Last time we had been to Yosemite, Upper Yosemite Falls (and by extension Lower as well) were totally dry. We hiked part way up, but turned back once we got to the falls viewing area. This time, the falls were running full blast. Due to the camping arrangements we didn’t get a particularly early start (though we did get a parking spot right at the trail head). Based on photo timestamps, we started up the trail (trail head sign) at 9:59 and the next picture is looking down the falls at 12:18. Given the sun and all the exposed switchbacks on the second half of the hike, that was probably too fast. It was cool to actually get to the top of the falls, though the view of a waterfall is generally better from below, and there’s always that sense of accomplishment in making it to the destination. After our expedient trek up, we spent almost as long wandering around at the top, taking pictures, having lunch, and hiking the remaining trail out to Yosemite Point.

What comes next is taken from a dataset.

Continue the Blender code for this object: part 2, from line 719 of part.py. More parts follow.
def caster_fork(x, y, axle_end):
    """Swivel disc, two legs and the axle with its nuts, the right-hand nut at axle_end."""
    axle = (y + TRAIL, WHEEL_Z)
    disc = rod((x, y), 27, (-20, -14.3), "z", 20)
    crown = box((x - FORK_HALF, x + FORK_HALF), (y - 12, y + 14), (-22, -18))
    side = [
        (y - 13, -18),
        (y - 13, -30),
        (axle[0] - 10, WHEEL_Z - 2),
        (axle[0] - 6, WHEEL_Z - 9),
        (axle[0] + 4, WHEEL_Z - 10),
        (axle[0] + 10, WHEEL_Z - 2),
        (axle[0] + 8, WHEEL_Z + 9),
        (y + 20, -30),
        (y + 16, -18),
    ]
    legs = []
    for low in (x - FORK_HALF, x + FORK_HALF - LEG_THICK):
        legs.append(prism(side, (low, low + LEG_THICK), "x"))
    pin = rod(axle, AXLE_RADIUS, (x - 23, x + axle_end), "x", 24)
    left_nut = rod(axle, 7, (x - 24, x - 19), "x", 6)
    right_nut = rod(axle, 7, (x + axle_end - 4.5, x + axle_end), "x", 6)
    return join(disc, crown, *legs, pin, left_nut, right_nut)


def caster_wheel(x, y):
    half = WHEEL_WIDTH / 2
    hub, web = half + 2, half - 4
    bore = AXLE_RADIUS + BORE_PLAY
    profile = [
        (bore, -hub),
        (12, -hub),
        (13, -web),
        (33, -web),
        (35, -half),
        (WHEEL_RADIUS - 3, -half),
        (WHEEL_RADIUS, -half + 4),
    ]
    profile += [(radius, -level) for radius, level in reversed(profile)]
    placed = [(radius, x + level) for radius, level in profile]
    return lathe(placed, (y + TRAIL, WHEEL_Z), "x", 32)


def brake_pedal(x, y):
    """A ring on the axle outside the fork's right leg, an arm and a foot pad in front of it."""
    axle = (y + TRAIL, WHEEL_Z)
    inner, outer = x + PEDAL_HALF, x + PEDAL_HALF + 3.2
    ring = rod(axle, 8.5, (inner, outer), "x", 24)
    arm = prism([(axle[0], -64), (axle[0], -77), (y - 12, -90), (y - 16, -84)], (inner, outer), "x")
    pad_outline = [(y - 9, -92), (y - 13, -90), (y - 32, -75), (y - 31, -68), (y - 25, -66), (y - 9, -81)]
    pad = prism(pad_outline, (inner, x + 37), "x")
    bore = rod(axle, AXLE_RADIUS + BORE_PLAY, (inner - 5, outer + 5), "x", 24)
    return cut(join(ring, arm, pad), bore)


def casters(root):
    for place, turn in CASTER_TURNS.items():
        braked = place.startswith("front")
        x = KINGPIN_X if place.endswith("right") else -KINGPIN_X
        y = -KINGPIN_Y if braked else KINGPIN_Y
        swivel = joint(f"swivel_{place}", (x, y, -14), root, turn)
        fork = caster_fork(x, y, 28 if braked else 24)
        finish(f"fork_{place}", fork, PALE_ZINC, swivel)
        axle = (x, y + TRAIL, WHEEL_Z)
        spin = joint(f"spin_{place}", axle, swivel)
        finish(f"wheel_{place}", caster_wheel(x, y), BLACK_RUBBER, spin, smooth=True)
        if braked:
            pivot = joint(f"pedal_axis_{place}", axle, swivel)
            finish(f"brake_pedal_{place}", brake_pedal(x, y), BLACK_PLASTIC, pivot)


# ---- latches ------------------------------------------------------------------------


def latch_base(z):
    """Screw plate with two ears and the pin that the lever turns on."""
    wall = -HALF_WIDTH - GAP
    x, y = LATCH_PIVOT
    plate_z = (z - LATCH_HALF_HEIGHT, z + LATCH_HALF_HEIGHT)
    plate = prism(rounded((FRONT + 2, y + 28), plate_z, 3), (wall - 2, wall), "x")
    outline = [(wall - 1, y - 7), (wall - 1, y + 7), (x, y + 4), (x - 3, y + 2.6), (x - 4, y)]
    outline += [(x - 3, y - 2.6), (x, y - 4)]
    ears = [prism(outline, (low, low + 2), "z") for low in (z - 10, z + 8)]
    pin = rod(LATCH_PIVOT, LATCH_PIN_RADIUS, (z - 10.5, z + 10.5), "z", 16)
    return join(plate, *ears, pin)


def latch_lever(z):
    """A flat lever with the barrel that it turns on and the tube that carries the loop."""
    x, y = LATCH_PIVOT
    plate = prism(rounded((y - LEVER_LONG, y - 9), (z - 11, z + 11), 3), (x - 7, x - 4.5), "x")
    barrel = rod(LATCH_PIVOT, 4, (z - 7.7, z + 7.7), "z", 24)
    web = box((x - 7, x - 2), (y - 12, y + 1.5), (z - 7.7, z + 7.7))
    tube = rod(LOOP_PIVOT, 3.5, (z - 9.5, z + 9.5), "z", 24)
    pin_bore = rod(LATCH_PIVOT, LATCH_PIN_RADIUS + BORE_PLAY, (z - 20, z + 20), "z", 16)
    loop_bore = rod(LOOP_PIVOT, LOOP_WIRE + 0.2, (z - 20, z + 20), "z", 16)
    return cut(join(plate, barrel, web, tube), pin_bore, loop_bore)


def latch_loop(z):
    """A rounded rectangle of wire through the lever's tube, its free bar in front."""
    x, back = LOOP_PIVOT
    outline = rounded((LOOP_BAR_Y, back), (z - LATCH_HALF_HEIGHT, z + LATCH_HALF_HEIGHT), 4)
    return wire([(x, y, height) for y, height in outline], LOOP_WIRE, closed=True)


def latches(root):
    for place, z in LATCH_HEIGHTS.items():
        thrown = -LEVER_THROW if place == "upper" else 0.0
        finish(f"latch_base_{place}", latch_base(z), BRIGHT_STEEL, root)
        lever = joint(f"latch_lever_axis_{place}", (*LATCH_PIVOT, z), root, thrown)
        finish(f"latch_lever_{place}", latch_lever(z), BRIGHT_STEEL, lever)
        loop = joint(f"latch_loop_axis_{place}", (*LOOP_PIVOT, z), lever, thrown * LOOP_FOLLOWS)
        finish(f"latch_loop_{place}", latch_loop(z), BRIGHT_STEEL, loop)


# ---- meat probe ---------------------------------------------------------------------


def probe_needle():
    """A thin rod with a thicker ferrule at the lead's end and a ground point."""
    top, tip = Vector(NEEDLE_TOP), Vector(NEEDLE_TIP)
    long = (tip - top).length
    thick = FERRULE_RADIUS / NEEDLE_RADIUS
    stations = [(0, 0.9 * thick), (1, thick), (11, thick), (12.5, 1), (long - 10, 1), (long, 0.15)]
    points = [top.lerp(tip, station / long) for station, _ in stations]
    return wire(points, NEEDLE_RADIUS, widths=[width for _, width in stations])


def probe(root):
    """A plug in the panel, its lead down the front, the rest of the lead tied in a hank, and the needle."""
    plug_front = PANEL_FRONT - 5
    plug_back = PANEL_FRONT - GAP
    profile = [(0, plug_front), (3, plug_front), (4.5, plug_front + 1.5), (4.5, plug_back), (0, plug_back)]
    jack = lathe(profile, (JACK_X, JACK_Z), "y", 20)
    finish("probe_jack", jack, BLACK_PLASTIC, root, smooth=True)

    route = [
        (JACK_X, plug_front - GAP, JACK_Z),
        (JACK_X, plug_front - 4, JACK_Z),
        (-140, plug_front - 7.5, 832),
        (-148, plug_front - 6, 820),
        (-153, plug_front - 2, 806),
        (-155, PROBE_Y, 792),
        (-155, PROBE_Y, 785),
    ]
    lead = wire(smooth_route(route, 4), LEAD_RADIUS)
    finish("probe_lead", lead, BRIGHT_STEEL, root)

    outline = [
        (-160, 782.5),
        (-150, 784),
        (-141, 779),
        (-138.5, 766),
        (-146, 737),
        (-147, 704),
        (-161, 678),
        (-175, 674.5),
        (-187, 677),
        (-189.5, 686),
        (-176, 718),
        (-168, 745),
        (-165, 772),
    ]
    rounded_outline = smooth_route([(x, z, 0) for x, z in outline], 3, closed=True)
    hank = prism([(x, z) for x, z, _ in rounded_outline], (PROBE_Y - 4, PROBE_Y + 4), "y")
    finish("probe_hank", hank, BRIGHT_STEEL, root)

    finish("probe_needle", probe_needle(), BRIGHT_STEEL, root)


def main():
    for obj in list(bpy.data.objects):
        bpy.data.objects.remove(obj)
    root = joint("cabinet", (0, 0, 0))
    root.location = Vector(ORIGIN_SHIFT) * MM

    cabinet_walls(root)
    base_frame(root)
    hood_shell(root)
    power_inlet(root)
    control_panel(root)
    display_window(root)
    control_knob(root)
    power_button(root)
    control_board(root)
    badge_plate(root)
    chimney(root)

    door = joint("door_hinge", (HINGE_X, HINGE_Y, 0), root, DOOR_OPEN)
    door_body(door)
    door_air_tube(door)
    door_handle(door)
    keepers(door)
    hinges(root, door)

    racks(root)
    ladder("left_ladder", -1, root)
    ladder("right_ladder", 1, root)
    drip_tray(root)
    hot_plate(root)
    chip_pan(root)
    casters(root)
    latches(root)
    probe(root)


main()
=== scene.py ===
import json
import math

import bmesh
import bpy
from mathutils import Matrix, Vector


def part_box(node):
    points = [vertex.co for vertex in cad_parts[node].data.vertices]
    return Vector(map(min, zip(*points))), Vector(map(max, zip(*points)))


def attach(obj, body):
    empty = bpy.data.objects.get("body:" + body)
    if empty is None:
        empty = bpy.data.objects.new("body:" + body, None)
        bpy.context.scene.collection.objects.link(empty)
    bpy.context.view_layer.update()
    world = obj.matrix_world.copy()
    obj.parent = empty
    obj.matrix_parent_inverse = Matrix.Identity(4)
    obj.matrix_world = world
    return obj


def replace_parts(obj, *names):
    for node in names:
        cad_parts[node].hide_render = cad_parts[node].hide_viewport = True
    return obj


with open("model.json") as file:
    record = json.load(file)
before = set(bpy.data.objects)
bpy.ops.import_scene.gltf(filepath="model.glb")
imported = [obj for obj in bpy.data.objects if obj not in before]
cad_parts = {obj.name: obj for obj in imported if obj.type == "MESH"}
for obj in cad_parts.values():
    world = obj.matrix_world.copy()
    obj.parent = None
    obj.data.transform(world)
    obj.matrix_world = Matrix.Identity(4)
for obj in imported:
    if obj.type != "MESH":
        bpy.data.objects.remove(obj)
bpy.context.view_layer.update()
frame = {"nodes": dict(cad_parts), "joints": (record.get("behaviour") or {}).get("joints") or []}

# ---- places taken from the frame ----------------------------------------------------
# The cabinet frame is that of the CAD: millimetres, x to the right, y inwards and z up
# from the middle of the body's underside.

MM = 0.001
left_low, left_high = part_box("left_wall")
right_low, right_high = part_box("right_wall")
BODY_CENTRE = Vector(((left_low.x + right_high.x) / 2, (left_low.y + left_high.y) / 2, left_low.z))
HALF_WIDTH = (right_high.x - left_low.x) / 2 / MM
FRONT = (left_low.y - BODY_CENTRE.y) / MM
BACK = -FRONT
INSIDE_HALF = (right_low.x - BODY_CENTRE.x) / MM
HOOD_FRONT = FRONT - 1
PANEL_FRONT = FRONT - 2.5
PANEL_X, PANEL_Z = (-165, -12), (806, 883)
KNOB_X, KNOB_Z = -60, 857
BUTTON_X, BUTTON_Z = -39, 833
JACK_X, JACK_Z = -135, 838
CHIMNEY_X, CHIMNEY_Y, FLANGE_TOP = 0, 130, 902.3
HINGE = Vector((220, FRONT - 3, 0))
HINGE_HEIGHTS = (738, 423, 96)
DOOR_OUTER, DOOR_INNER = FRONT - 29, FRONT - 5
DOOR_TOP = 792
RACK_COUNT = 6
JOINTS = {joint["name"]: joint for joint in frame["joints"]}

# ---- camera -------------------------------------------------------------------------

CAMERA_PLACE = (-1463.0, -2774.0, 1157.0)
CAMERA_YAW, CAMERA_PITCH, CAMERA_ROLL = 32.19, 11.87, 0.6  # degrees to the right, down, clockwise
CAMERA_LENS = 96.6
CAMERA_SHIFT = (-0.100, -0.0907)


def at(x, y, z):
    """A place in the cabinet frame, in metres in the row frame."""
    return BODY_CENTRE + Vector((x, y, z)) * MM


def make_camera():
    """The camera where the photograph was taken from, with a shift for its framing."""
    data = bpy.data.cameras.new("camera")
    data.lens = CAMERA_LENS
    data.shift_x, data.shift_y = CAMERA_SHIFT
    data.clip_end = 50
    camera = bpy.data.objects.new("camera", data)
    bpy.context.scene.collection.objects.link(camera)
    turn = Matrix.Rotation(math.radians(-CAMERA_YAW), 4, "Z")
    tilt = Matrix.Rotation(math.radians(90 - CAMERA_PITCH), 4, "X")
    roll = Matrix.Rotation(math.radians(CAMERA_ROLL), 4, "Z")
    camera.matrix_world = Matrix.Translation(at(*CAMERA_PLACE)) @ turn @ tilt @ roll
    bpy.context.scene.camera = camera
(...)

Another side-note: we saw our first poor water planning fiasco at the top of the falls. A family had headed up apparently with no concept of how much water was needed and the lack of availability. They appeared to have started with one 20oz bottle each (for reference, Janet and I typically take two liters each as a default), had drank it all, and decided to refill them from a creek at the top. A moderately annoyed overnight backpacker tried to explain to them why this was not really a good plan (there may have been a language barrier there) and used his equipment to purify some water for them.
After returning down the trail with many picture stops (we headed down at 2:40 and got to the trail head at 5:03), we took a leisurely walk along the Yosemite Valley trails down to Lower Yosemite Falls. This is a non-strenuous trail, paved up to the falls. As a result, it’s also much more popular and there was a solid crowd in the area. We hadn’t bothered checking it out at all the previous visit due to the lack of water. From there we went on to the Visitor Center to get some diet Pepsi and a block of cheese to help revive Janet from her heat exhaustion. Cheese is not really a medically recognized treatment for heat exhaustion, but I was assured that it helped.
I’m not sure if you can call it a tradition on only the second happening, but we both had fond memories of the pizza on our last visit, so after checking into the yurt and unloading stuff, we stopped at Half Dome Village for pizza and beer again. I think the beer prices had gone up, but the pizza was good.